All images © by Roberto Piperno, owner of the domain. Write to romapip@quipo.it.
Notes:
Page revised in February 2023.
All images © by Roberto Piperno, owner of the domain. Write to romapip@quipo.it.
Notes:
Page revised in February 2023.
You may wish to see an introductory page to this section first.
The Qadisha valley is one of the most important early Christian monastic settlements in the world. Its monasteries, many of which are of a great age, stand in dramatic positions in a rugged landscape. Nearby are the remains of the great forest of cedars of Lebanon, highly prized in antiquity for the construction of great religious buildings.
From the UNESCO World Heritage List website. The valley was included in the list in 1998.
Msaylha Castle on the road from the coast to the valley
Near the entrance of this Vally stands a
small Fort, erected upon a Rock perpendicular on all sides,
the Walls of the Buildings being just adequate to the sides
of the Rock, and seeming almost of one continued piece
with them. This Castle is called Temsema, and commands
the passage into the Vally.
Henry Maundrell - A Journey from Aleppo to Jerusalem at Easter - 1697
Between these hills we crossed the river
Nar-el-Zehar on a bridge, and came to a very extraordinary rock about
a hundred feet high, a hundred yards long, and twenty broad.

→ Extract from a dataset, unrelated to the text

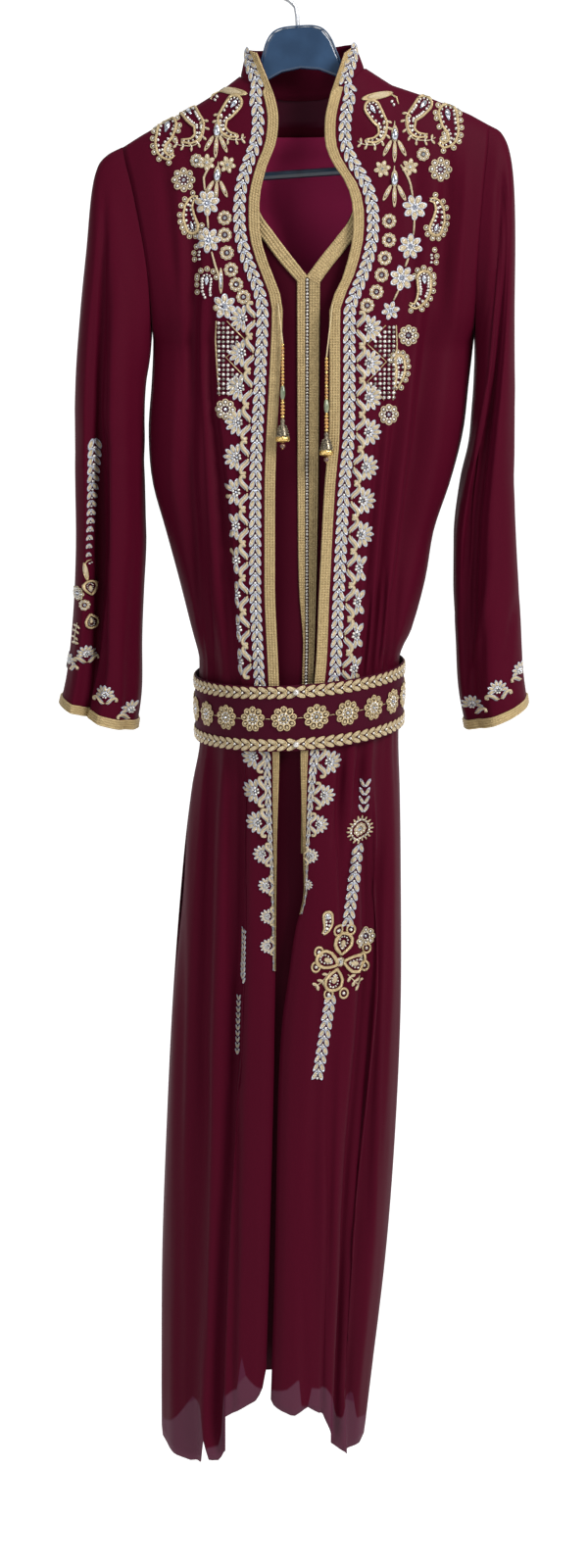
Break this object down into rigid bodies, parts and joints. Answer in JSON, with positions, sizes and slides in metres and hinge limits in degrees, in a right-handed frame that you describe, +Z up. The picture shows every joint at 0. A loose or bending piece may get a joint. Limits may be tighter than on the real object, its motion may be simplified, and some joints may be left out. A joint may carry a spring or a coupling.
{
  "type": "moroccan kaftan on a coat hanger",
  "caption": "Long open-front robe with stand collar and embroidered trim over an under-dress, belted, hanging on a coat hanger.",
  "frame": {"origin": "the inside top of the hanger's hook, where it hangs", "axes": "+Z up along the garment, -Y the way its front faces, +X towards the wearer's left"},
  "size_m": [0.4906, 0.2184, 1.577],
  "materials": {
    "robe_georgette": "matt crepe georgette, slightly sheer",
    "under_dress_cloth": "smooth satin-backed lining cloth",
    "gold_braid": "knitted gold braid",
    "silver_embroidery": "cream and silver corded embroidery with crystals",
    "crystal_trim": "cut crystals in silver settings",
    "belt_cloth": "embroidered band",
    "hanger_plastic": "satin dark blue plastic",
    "hanger_bar_plastic": "dark blue plastic",
    "hook_steel": "plated wire",
    "tie_thread": "twisted gold thread",
    "glass_beads": "amber and green glass",
    "tassel_metal": "pressed openwork cone and gilt cap"
  },
  "bodies": {
    "root": {"robe_front_right": "robe_georgette", "robe_front_left": "robe_georgette", "robe_back": "robe_georgette", "sleeve_right": "robe_georgette", "sleeve_left": "robe_georgette", "collar": "robe_georgette", "robe_braid_right": "gold_braid", "robe_braid_left": "gold_braid", "robe_chain_right": "silver_embroidery", "robe_chain_left": "silver_embroidery", "cuff_braid_right": "gold_braid", "cuff_braid_left": "gold_braid", "under_dress_front": "under_dress_cloth", "under_dress_back": "under_dress_cloth", "neck_braid_right": "gold_braid", "neck_braid_left": "gold_braid", "centre_braid_right": "gold_braid", "centre_braid_left": "gold_braid", "crystal_row": "crystal_trim", "belt_band": "belt_cloth", "belt_edge_top": "silver_embroidery", "belt_edge_bottom": "silver_embroidery", "tie_right": "tie_thread", "tie_left": "tie_thread", "beads_right": "glass_beads", "beads_left": "glass_beads", "tassel_right": "tassel_metal", "tassel_left": "tassel_metal", "hanger_body": "hanger_plastic", "hanger_bar": "hanger_bar_plastic", "hanger_hook": "hook_steel"}
  },
  "joints": []
}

There
is a castle on it, and it is called Empsiles.
Richard Pococke - A Description of the East and Some Other Countries - 1745
Where the valley is scarcely ten minutes in breadth, a castle
of modern construction stands upon an insulated rock; it is called Kalaat Meszabeha, its walls are very slight, but the rock upon which it stands is so steep, that no beast of burthen can ascend it. This castle was once in possession of the Metaweli (a Shia Muslim nomad tribe), who frequently
attacked the passengers in the valley.
Johann Ludwig Burckhardt - Travels in Syria and the Holy Land - 1822
The castle was built in the XVIth or XVIIth centuries to control the coastal road between Tripoli and Beirut at a point where it made an inland detour. It might stand on the site of a previous fortification, but there is no clear evidence of it.
Saint John "al-Sheer" (on the Cliff) at Amioun, a village on the road to the valley
At the end of half an hour we passed the village Amyoun,
the chief place in the district of El Koura, and the residence of Assaf Ibn Asar, the
governor of that province; he is a Greek Christian. Burckhardt
Amioun is a very old settlement, the history of which can be traced back to the Palaeolithic, owing to 28 small caves carved in a rock. It is mainly Greek Orthodox, but after Amioun the valley becomes a Maronite district.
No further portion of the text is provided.